Girl's Powerful Note Explains Why BMI Is Outdated

by Lara Rutherford-Morrison
Thanapol Kuptanisakorn / EyeEm/EyeEm/Getty Images

At a school in Indiana, an eighth-grade girl was given an assignment in which she had to calculate her body mass index, a measurement of weight in relation to height. Instead of giving a number, the student wrote about why BMI is outdated and inaccurate as a measure of obesity and of general health. She perfectly captures why BMI is a flawed system, and why using it to create labels — from “underweight” to “obese” — can be damaging for young people.

The student’s letter was posted on Facebook by cartoonist James MacLeod, who wrote that he is a friend of the girl’s mother. “Her daughter had to do a middle school project that involved body-mass-index,” he said. The Centers for Disease Control and Prevention (CDC) define BMI as “a person's weight in kilograms divided by the square of height in meters” A high score “can be an indicator of high body fatness,” the CDC claims, and the scale divides people into four categories: “underweight,” “normal weight,” “overweight,” and “obese.” Nevertheless, the CDC clarifies that BMI “is not diagnostic of the body fatness or health of an individual.”

MacLeod wrote that even though his friend's daughter is "a strong and muscled athlete,” her “BMI came out as ‘obese.’” For her project, instead of calculating her BMI, as she was assigned to do, the girl explained just why body mass index is an inaccurate measure of health:

BMI is an outdated way of defining normal weight, under weight, over weight, and obesity by taking one person's height divided by their weight. One of the formula's obvious flaws, explains Alan Aragon, the Men’s Health Weight Loss Coach and nutritionist in California, is that it has absolutely no way of discriminating [between] fat and muscle. So, let's say there is a fairly athletic woman who maintains a decent diet, she's five feet, six inches, and she weighs 190 pounds, but 80% of her body is muscle. That doesn't matter when calculating BMI! This woman's BMI would be 30.7, and she would be labeled obese. Does that make sense to you? Because it sure doesn't make sense to me.
How could someone who stays fit, eats healthy, and has a low metabolism be in danger of heart disease and diabetes? Oh, that's right, because she isn't in danger of obesity and heart disease. This woman is active and healthy and she is the furthest thing from obese.

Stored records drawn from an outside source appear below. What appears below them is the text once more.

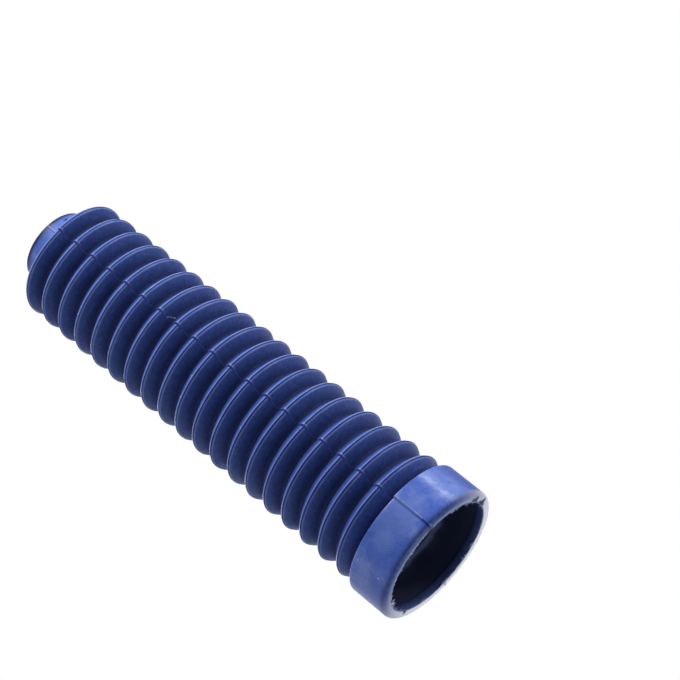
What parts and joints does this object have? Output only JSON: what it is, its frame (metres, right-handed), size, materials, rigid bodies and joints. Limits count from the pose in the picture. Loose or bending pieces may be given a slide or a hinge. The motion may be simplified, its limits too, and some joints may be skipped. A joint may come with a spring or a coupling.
{
  "type": "fork gaiter",
  "caption": "Blue rubber bellows gaiter for a motorbike fork: ribbed tapering tube with a wide plain collar at one end and a short narrow neck at the other.",
  "frame": {"origin": "centre of the open end of the wide collar, in the plane of its flat end face", "axes": "+Z along the bellows from the wide collar to the narrow neck, X and Y across it"},
  "size_m": [0.0632, 0.0632, 0.2292],
  "materials": {
    "blue_rubber": "matt moulded rubber with a soft sheen"
  },
  "bodies": {
    "root": {"gaiter": "blue_rubber"}
  },
  "joints": []
}
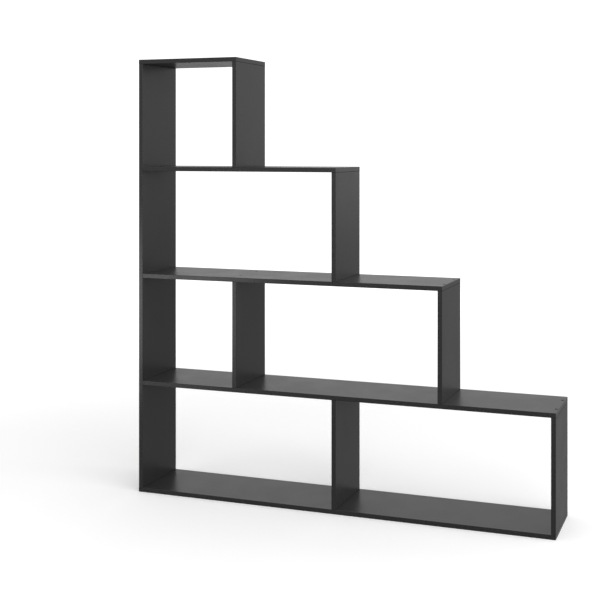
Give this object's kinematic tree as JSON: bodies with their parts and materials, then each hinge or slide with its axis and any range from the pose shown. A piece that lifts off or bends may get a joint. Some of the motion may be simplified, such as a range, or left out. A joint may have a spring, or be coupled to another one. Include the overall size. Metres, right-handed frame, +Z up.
{
  "type": "room divider bookcase",
  "caption": "Free-standing stepped bookcase of thin dark boards, open at the front and the back, with rows of compartments that get shorter towards the top",
  "frame": {"origin": "on the floor, in the middle of the overall width and depth", "axes": "+X runs to the right, towards the low end of the steps, +Y from the front to the back, +Z up"},
  "size_m": [1.55, 0.24, 1.6],
  "materials": {
    "board": "matt melamine",
    "screw": "dark coated steel",
    "tongue": "raw hardboard"
  },
  "bodies": {
    "root": {"bottom_board": "board", "left_side_panel": "board", "shelf_1": "board", "shelf_2": "board", "shelf_3": "board", "top_board": "board", "row_1_divider": "board", "row_1_right_panel": "board", "row_2_divider": "board", "row_2_right_panel": "board", "row_3_right_panel": "board", "row_4_right_panel": "board", "screws_row_1_right_panel_top": "screw", "screws_row_2_divider_top": "screw", "screws_row_2_right_panel_top": "screw", "screws_row_3_right_panel_top": "screw", "screws_row_4_right_panel_top": "screw", "screws_left_side_panel_top": "screw", "screws_shelf_1_left_end": "screw", "screws_shelf_2_left_end": "screw", "screws_shelf_3_left_end": "screw", "tongue_left_side_panel_foot": "tongue", "tongue_row_1_divider_foot": "tongue", "tongue_row_1_right_panel_foot": "tongue", "tongue_row_2_divider_foot": "tongue", "tongue_row_2_right_panel_foot": "tongue", "tongue_row_3_right_panel_foot": "tongue", "tongue_row_4_right_panel_foot": "tongue", "tongue_row_1_divider_top": "tongue"}
  },
  "joints": []
}
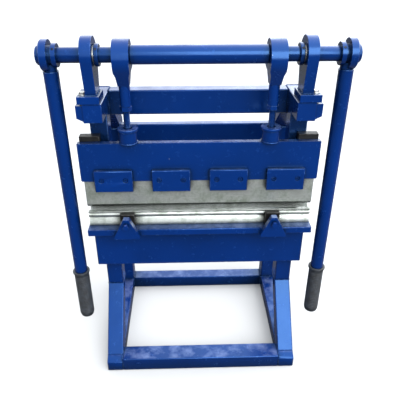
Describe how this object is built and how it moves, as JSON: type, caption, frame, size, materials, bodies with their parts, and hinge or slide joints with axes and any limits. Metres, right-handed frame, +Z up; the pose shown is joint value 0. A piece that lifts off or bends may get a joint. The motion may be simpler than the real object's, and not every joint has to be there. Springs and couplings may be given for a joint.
{
  "type": "sheet metal brake",
  "caption": "Hand-operated press brake: hanging levers turn an eccentric shaft whose connecting rods drive a ram and punch down onto a grooved die on a welded stand.",
  "frame": {"origin": "the middle of the base rectangle, on the floor", "axes": "+X to the operator's right along the shaft and the ram, +Y away from the operator, +Z up; the working side faces -Y"},
  "size_m": [0.724, 0.417, 0.9159],
  "materials": {
    "blue_enamel": "brushed-on gloss enamel over welded steel",
    "tool_steel": "ground tool steel with light storage marks",
    "black_steel": "blackened steel with an oily film",
    "grip_rubber": "moulded rubber",
    "plated_steel": "zinc plated"
  },
  "bodies": {
    "frame": {"front_column_left": "blue_enamel", "front_leg_left": "blue_enamel", "floor_rail_left": "blue_enamel", "rear_post_left": "blue_enamel", "rear_brace_left": "blue_enamel", "top_rail_left": "blue_enamel", "pedestal_left": "blue_enamel", "pedestal_bush_left": "plated_steel", "foot_bolt_left": "plated_steel", "die_clamp_block_left": "black_steel", "die_clamp_bracket_left": "blue_enamel", "die_clamp_screw_left": "blue_enamel", "front_column_right": "blue_enamel", "front_leg_right": "blue_enamel", "floor_rail_right": "blue_enamel", "rear_post_right": "blue_enamel", "rear_brace_right": "blue_enamel", "top_rail_right": "blue_enamel", "pedestal_right": "blue_enamel", "pedestal_bush_right": "plated_steel", "foot_bolt_right": "plated_steel", "die_clamp_block_right": "black_steel", "die_clamp_bracket_right": "blue_enamel", "die_clamp_screw_right": "blue_enamel", "top_crossbeam": "blue_enamel", "rear_beam": "blue_enamel", "rear_floor_tube": "blue_enamel", "front_floor_tube": "blue_enamel", "bed_plate": "blue_enamel", "apron_beam": "blue_enamel", "lower_die": "tool_steel"},
    "shaft": {"eccentric_shaft": "blue_enamel", "shaft_sleeve": "blue_enamel", "shaft_collar_left": "blue_enamel", "lever_hub_left": "blue_enamel", "lever_tube_left": "blue_enamel", "lever_grip_left": "grip_rubber", "shaft_collar_right": "blue_enamel", "lever_hub_right": "blue_enamel", "lever_tube_right": "blue_enamel", "lever_grip_right": "grip_rubber"},
    "ram": {"ram_plate": "blue_enamel", "punch": "tool_steel", "punch_clamp_1": "blue_enamel", "punch_clamp_2": "blue_enamel", "punch_clamp_3": "blue_enamel", "punch_clamp_4": "blue_enamel", "ram_socket_left": "blue_enamel", "socket_cap_left": "blue_enamel", "guide_shoe_left": "black_steel", "ram_socket_right": "blue_enamel", "socket_cap_right": "blue_enamel", "guide_shoe_right": "black_steel"},
    "rod_left": {"con_rod_left": "blue_enamel", "lock_nut_left": "blue_enamel"},
    "screw_left": {"adjusting_screw_left": "blue_enamel"},
    "rod_right": {"con_rod_right": "blue_enamel", "lock_nut_right": "blue_enamel"},
    "screw_right": {"adjusting_screw_right": "blue_enamel"}
  },
  "joints": [
    {"name": "shaft_turn", "type": "hinge", "parent": "frame", "child": "shaft", "pos_m": [0, -0.0923, 0.8745], "axis": [-1, 0, 0], "range_deg": [0, 100]},
    {"name": "ram_slide", "type": "slide", "parent": "frame", "child": "ram", "axis": [0, 0, 1], "range_m": [0, 0.009]},
    {"name": "rod_pivot_left", "type": "hinge", "parent": "shaft", "child": "rod_left", "pos_m": [-0.174, -0.0923, 0.8665], "axis": [-1, 0, 0], "range_deg": [-103.5, 0]},
    {"name": "screw_turn_left", "type": "hinge", "parent": "rod_left", "child": "screw_left", "pos_m": [-0.174, -0.0923, 0.6936], "axis": [0, 0, 1], "range_deg": [-180, 180]},
    {"name": "rod_pivot_right", "type": "hinge", "parent": "shaft", "child": "rod_right", "pos_m": [0.174, -0.0923, 0.8665], "axis": [-1, 0, 0], "range_deg": [-103.5, 0]},
    {"name": "screw_turn_right", "type": "hinge", "parent": "rod_right", "child": "screw_right", "pos_m": [0.174, -0.0923, 0.6936], "axis": [0, 0, 1], "range_deg": [-180, 180]}
  ],
  "couplings": [
    {"joint": "ram_slide", "follows": "shaft_turn", "m_per_rad": 0.0048},
    {"joint": "rod_pivot_left", "follows": "shaft_turn", "ratio": -1.0284},
    {"joint": "rod_pivot_right", "follows": "shaft_turn", "ratio": -1.0284}
  ]
}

She goes on to explain why having young people calculate their BMI in a school setting is especially problematic, writing,

... BMI is an outdated way of determining a person's body health, and it's a measurement that should not be used in a school setting where students are already self-conscious and lacking confidence in their unique bodies.

The student describes her own struggles with body image — and explains that her BMI doesn't reflect her health:

Now, I'm not going to even open my laptop to calculate my BMI. And I'll tell you why. Ever since I can remember, I've been a "bigger girl" and I'm completely fine with that; I'm strong and powerful. When you put a softball or a bat in my hand, they are considered lethal weapons. But, at the beginning of the year, I started having very bad thoughts when my body was brought into a conversation. I would wear four bras to try and cover up my back fat, and I would try to wrap ace bandages around my stomach so I would look skinnier. So my lovely mother did what any parent would do when they noticed something wrong with her child, she took me to my doctor. My doctor and I talked about my diet and how active I am.
He did a couple tests and told me I was fine. He said though I'm a bit overweight, he's not going to worry about me based on how healthy I am. So this is where I don't calculate my BMI because my doctor, a man who went to college for eight years studying children's health, told me my height and weight are right on track.

She ends on an inspirational note:

I am just beginning to love my body, like I should, and I'm not going to let some outdated calculator and a middle school gym teacher tell me I'm obese, because I'm not. My BMI is none of your concern because my body and BMI are perfect and beautiful just the way they are.